At the time of writing I had not been able to talk to Spandex, but rumour has it that the return on the Investment is also an issue for them.

MacTac probably had the best wrapping display, with the longest stretch hummer I’ve seen. The MPI1005 wrap was also an excellent display of the conformity of the material, as was the clear vinyl wrap by AVS using 3M material. I’d love to see something wrapped onsite that has some deep recesses though. That would be something worth seeing frankly.


 The AVS stand


 Avery's MPI 1005 being applied


 Mactac's Hummer getting a wrap

Probably the most notable difference to the show this year was the amount of sublimation printing and LED suppliers that seemed to be represented. Several new vendors were present too, which is always a good sign - no pun intended.
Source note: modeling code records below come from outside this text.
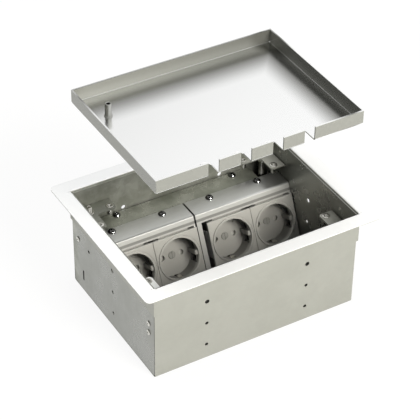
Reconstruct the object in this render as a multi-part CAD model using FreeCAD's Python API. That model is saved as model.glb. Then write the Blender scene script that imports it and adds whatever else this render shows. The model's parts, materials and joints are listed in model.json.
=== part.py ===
import FreeCAD, Part
import math
import os

# Floor socket box, in millimetres. X runs along the front, Y to the back and Z up.
# The origin is the centre of the box's underside, and the lid is shown lifted off.

# Trim frame
box_width = 203.2
box_depth = 151.9
box_height = 100.0
frame_sheet = 1.2
rim_overhang = 13.2
rim_corner_radius = 4.8
skirt_drop = 30.0
bend_inside = 0.6
relief_length = 3.3
relief_width = 0.5

# Tub, a folded trough closed by two side plates
tub_sheet = 1.2
side_flange = 9.0
hole_column_spacing = 100.0
hole_top_z = 64.0
hole_pitch = 24.0
hole_rows = 3
top_hole_radius = 2.1
hole_radius = 1.6
side_hole_y = 44.3
side_hole_z = 53.1
side_slot_y = 56.5
side_slot_low_z = 12.2
side_slot_high_z = 23.2
side_slot_width = 2.4
floor_hole_spacing_x = 160.0
floor_hole_spacing_y = 110.0
floor_hole_radius = 2.75
frame_rivet_y = 48.9
frame_rivet_drop = 12.3
cable_entry_spacing = 75.0
cable_entry_z = 25.0
cable_entry_radius = 10.25
cable_bore_radius = 6.5
grommet_lip = 2.0

# Corner gussets, which carry the lid on levelling screws
gusset_sheet = 1.5
gusset_drop = 20.2
gusset_reach = 34.8
gusset_arm = 15.2
gusset_corner_radius = 3.0
gusset_hole_inset = 10.1
gusset_hole_pitch = 20.1
gusset_leg_width = 15.2
gusset_leg_inset = 1.55
gusset_wall_gap = 0.4
front_gusset_rivet_drops = (46.1, 55.8)
back_gusset_rivet_drops = (46.1,)
gusset_leg_tail = 5.0
nut_flange_radius = 3.6
nut_flange = 0.6
nut_length = 8.0
nut_wall = 1.0
fixing_bore_radius = 1.7
levelling_screw_radius = 2.5
levelling_screw_length = 29.0
levelling_fit = 0.06
levelling_key = 2.5
levelling_rise = 6.1

# Socket carriers
carrier_sheet = 1.5
carrier_bend = 1.0
carrier_lip_y = 6.0
carrier_lip_z = 7.7
carrier_top_depth = 20.0
carrier_lip = 11.0
carrier_tilt = 25.0
carrier_gap = 1.0
carrier_joint_x = -1.0
carrier_side_gap = 0.3
cheek_sheet = 1.0
cheek_depth = 9.0
opening_top = 9.0
opening_foot = 5.4
opening_left_strip = 5.0
opening_right_strip = 2.0
carrier_screw_back = 15.6
carrier_screw_spacing = 50.6
screw_radius = 2.0
screw_head_radius = 3.6
screw_head_height = 2.4
screw_key = 2.2
screw_length = 9.0
tapped_clearance = 0.05

# Rails
rail_sheet = 1.5
rail_front_lip = 8.0
rail_front_overlap = 9.2
rail_back_gap = 1.5
rail_end_gap = 1.9
rail_notch_clearance = 9.3
rail_screw_x = 60.0
rail_screw_inset = 5.35
rail_bracket_width = 18.0
rail_bracket_reach = 15.0
rail_bracket_leg = 18.0
rail_bracket_sheet = 2.0
rail_bracket_rivet_spacing = 10.0
rail_bracket_rivet_drop = 10.0
front_rail_offset = 2.5
front_rail_flange = 10.0
front_rail_foot = 11.5
front_rail_end_gap = 0.6
front_rail_rivet_x = 70.0

# Socket inserts, in the sloping face's own frame
plate_left_gap = 3.35
plate_pair_gap = 0.3
plate_right_inset = 0.35
plate_extra_height = 0.3
plate_proud = 2.4
plate_edge_radius = 0.5
plate_top_gap = 1.5
plate_foot_gap = 1.1
skirt_wall = 1.2
skirt_side_inset = 1.9
ring_margin = 1.65
ring_width = 1.8
ring_height = 0.6
ring_groove = 0.5
well_depth = 17.0
well_wall = 1.4
disc_thickness = 2.2
pin_spacing = 19.0
pin_hole_radius = 2.45
guide_rib_width = 4.4
guide_rib_height = 2.6
guide_rib_start = 1.4
window_near_y = 2.2
window_far_y = 9.8
window_start = 2.6
window_end = 14.0
wing_start = 3.2
wing_end = 7.6
wing_far_y = 8.4
wing_tip = 1.2
hook_width = 30.0
hook_thickness = 1.5
hook_reach = 2.2
hook_clearance = 0.1
strap_sheet = 0.8
strap_width = 4.4
strap_setback = 0.9
strap_reach = 11.0
strap_bulge = 2.2
strap_slot_margin = 0.3
strap_bend = 0.8
base_margin = 1.1
base_short = 6.0
base_depth = 13.8
base_end_wall = 1.0
terminal_radius = 1.4
terminal_depth = 5.0
terminal_pitch = 6.0

# Shutter and what lies behind it
shutter_thickness = 1.9
shutter_half_height = 5.0
shutter_cover = 0.1
shutter_gap = 0.35
shutter_window_half_height = 3.4
spring_sheet = 0.3
spring_half_height = 2.4
spring_folds = 6
spring_width = 1.5
contact_radius = 3.2
contact_wall = 0.8
contact_length = 8.6
contact_slit = 0.8
centre_screw_radius = 1.4
centre_screw_head_radius = 3.2
centre_screw_head = 1.2
centre_screw_sunk = 0.9
centre_screw_length = 11.0

# Lid tray
lid_side_gap = 1.25
lid_end_gap = 1.0
lid_height = 13.8
lid_sheet = 1.2
lid_bend = 0.6
lid_offset_x = 0.6
lid_offset_y = -0.4
lid_raised_z = 193.1
lid_slot_count = 4
lid_slot_pitch = 30.2
lid_slot_width = 10.1
lid_slot_reach = 17.4
lid_corner_relief = 1.6
sleeve_radius = 2.9
sleeve_bore_radius = 1.65
sleeve_from_left = 17.6
sleeve_from_back = 32.8

# Rivets and the earth stud
rivet_radius = 1.6
rivet_head_radius = 2.6
rivet_head_height = 1.1
rivet_tail_radius = 2.1
rivet_tail_height = 1.4
rivet_fit = 0.05
flush_tail_height = 0.3
stud_from_side = 17.2
stud_from_front = 43.5
stud_radius = 2.5
stud_length = 16.0
stud_foot_radius = 6.0
stud_foot = 1.0
stud_nut_flats = 8.0
stud_nut_height = 4.0
stud_washer_radius = 5.0
stud_washer = 1.0
stud_thread_fit = 0.05

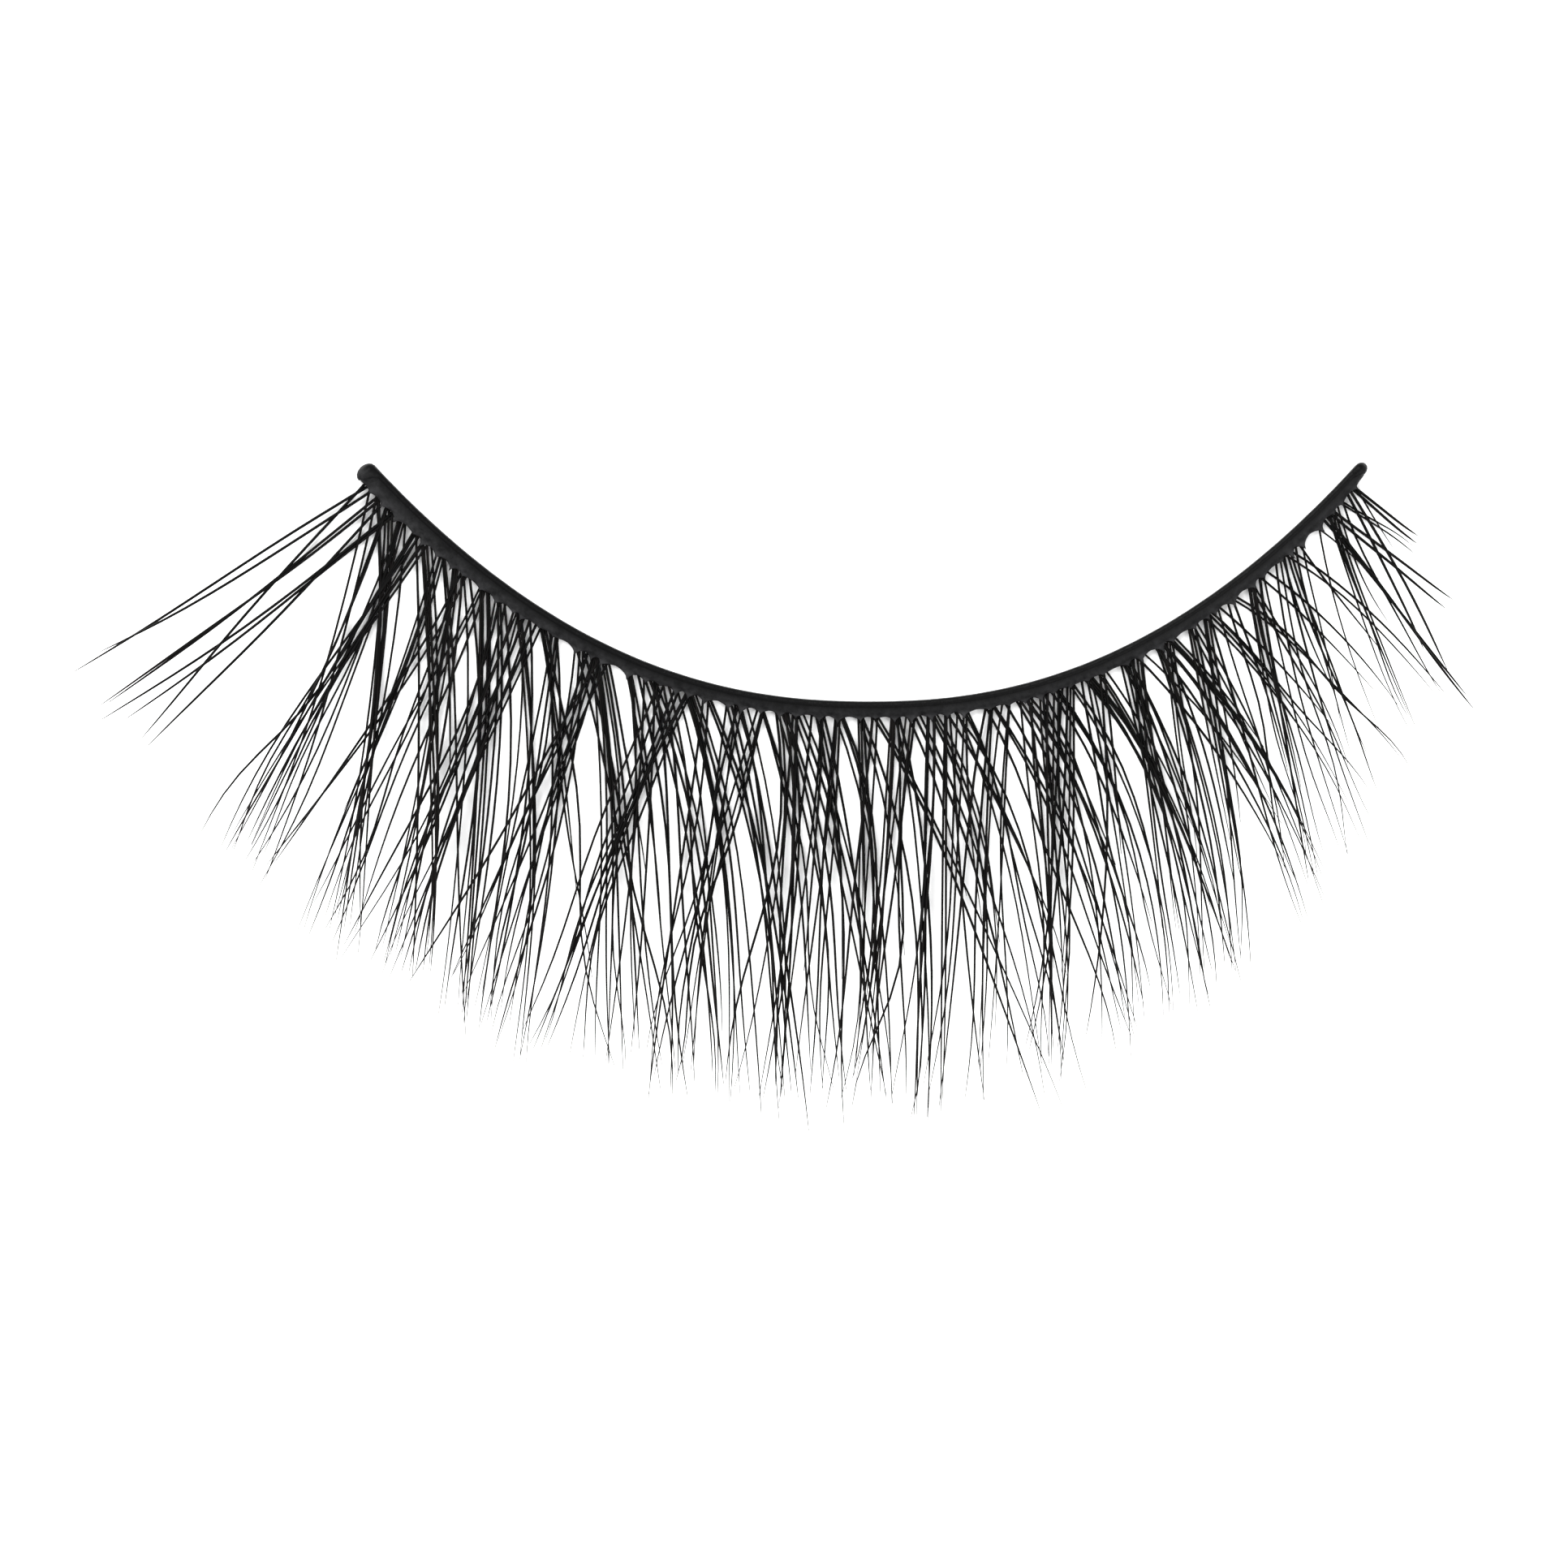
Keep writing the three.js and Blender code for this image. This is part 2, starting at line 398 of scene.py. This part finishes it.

But, as a small businessman looking to expand, their was plenty on display that would give you ample opportunity to compare machines and costs.

Personally, for me it was Positive Camtec’s new Laser that almost swayed me to part with my hard earned cash.

Overall, the sign show was a good opportunity to catch up with what is happening in the industry, to keep abreast with present trends, and to press the flesh with others in the industry.

That said, $230 pp return airfares is an expensive trip for those of us interstate to fly into Sydney for the show. That doesn‘t include transport, accommodation or meals. Probably my biggest complaint with the show though is that it takes in two weekdays and only one weekend day.

After leaving the show, I paid my $30 for 3 hours parking and then got into the grid lock they call traffic, for my next appointment.